Speech Regional Financial Arrangements: Recent Developments

It has become better recognised in recent years that the quality of financial infrastructure is one among several factors which help countries gain from international opening. A high-quality financial sector can assist local producers operating in a globalised economy to manage their risks more effectively. It also helps the domestic economy harness the greater availability of foreign capital.

Yet the experience of the east Asian countries in the late 1990s demonstrated that international openness also exposes any residual weaknesses in the financial sector, and that can potentially amplify the effects of international shocks to the great cost of the local economy. Since the Asian crisis, a great deal of effort has gone into trying to build more robust financial sectors in Asia.

Some of the most important work has been to repair and strengthen banking systems, a costly and time-consuming process. This has involved use of public funds to re-capitalise banks, and efforts to do a better job of prudential supervision. All of that has to be supported by efforts to clarify property rights, bankruptcy procedures and so on, and various countries in the region are working on those things.

One of the key initiatives around at present is the development of Asian bond markets. There are several groups seeking to make a contribution in this area and it is on this that I want to focus my remarks.

To a non-financial audience, the question might occur: what's the big deal about bond markets?

A key reason for wanting well-developed capital markets is that having a diversity of funding sources for governments, businesses and individuals, and a diverse range of opportunities for investors, is advantageous. A system which relies entirely on bank financing, or heavily on foreign capital market financing, arguably unduly concentrates funding risks. A full set of capital markets, on the other hand, offers a more comprehensive combination of financing and risk management to an economy. It would particularly offer currency risk matching for both borrowers and lenders in a way which would have been helpful during the Asian crisis. A deep and liquid official bond market also aids in pricing of assets and risks in the economy. Indeed, some countries have seen sufficient value in having a government debt market that they have taken steps to create one even though the government had no need to borrow (e.g. Hong Kong, Singapore) or to sustain one even when government debt was running down (e.g. Australia).

In the east Asian region outside Japan, the local currency bond markets collectively are thought to be about US$1.1 trillion in terms of total stock outstanding, up from around US$350 billion a decade or so ago. That is a sizeable sum, but of course it is dispersed around a number of countries in what are essentially a series of local markets. Some countries in the region have first-rate financial infrastructure – legal and regulatory frameworks, trading platforms, clearing and settlement systems, and taxation arrangements. Other countries need, in the opinion of expert observers, more work to lift the quality of their infrastructure. Moreover, to develop a genuine regional market, in which savers and investors in the region can transact on a common set of arrangements, requires attention to harmonisation of many of these aspects of financial infrastructure.
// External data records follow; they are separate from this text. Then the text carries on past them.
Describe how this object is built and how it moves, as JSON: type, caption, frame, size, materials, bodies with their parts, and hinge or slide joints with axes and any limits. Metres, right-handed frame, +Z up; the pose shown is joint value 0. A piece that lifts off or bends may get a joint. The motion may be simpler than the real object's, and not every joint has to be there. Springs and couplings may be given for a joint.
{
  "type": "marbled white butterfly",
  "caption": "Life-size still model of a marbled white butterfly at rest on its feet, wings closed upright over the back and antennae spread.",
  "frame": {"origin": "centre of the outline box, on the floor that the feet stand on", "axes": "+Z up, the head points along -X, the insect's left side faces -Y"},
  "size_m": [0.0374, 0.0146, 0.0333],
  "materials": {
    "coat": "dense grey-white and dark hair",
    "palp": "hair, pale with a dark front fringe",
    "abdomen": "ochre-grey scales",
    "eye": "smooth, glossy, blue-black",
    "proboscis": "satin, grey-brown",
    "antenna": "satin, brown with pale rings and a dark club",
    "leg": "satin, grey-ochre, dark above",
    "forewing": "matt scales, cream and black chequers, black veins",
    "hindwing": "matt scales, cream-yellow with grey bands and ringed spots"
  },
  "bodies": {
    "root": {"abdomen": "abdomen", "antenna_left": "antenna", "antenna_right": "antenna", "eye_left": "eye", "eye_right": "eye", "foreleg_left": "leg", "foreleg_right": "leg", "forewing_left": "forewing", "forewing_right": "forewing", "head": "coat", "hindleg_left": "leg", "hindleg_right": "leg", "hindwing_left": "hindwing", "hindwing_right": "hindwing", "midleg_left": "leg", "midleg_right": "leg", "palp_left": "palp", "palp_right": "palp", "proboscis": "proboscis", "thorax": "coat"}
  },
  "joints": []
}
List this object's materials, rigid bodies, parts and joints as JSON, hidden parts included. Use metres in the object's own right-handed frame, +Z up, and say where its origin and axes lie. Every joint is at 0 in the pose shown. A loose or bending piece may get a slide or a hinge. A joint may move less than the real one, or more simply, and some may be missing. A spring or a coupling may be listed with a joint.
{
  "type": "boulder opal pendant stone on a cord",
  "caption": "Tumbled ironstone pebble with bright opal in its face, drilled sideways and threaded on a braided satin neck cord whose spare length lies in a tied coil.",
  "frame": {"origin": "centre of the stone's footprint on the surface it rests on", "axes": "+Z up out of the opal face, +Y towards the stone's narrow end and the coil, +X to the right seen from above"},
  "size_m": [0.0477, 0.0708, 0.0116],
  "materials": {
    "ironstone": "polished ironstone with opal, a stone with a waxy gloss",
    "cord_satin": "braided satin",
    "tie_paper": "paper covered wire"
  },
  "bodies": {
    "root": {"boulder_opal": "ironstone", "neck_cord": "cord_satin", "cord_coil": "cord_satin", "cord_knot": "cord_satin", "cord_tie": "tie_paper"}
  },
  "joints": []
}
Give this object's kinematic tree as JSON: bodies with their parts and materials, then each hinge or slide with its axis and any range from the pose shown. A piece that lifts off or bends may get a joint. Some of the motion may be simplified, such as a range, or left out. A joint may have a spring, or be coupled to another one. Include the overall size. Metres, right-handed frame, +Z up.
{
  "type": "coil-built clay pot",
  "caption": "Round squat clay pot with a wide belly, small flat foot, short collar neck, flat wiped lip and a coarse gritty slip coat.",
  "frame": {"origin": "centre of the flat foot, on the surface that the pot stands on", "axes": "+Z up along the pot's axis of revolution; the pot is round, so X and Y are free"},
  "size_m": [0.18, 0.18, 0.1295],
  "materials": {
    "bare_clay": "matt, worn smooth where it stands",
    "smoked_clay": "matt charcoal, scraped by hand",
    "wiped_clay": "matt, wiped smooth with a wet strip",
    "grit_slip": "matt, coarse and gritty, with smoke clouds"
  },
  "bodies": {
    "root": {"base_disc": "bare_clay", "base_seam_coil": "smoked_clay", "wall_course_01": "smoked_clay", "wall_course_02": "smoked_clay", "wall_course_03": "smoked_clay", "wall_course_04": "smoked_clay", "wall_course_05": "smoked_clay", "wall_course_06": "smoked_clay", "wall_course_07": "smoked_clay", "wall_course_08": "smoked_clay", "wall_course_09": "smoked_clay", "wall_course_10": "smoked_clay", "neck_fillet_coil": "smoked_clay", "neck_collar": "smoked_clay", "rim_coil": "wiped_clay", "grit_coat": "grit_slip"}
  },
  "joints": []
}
All of this is worth doing. The potential financing needs of some of the middle-income but fast-growing economies like China are very large indeed. To that could be added, if we shift our gaze a bit further west, the large and growing economic size of India. Hence there is likely to be significant pay-off to efforts to develop better functioning markets.

A question which arises at this point is whether the priority should be at regional level, in efforts to develop a regional, cross-border market, or at the level of individual countries, developing their own markets. Efforts on both fronts are surely needed. A regional market would offer some efficiencies and enhancements to issuers and investors, but would have to be underpinned by the individual country components. It is in each country's own interest to improve the functioning of their own market in any event. So the case for local initiatives is clear. But the push to take part in a regional project may well create the sort of dynamic which is helpful in overcoming obstacles at the national level, and the collective and individual outcomes will be stronger the more effectively market practices, and regulatory and legal issues can be harmonised at a ‘best practice’ standard. Hence, done with good sense, it seems to me that local and regional efforts should be able to be consistent and mutually reinforcing.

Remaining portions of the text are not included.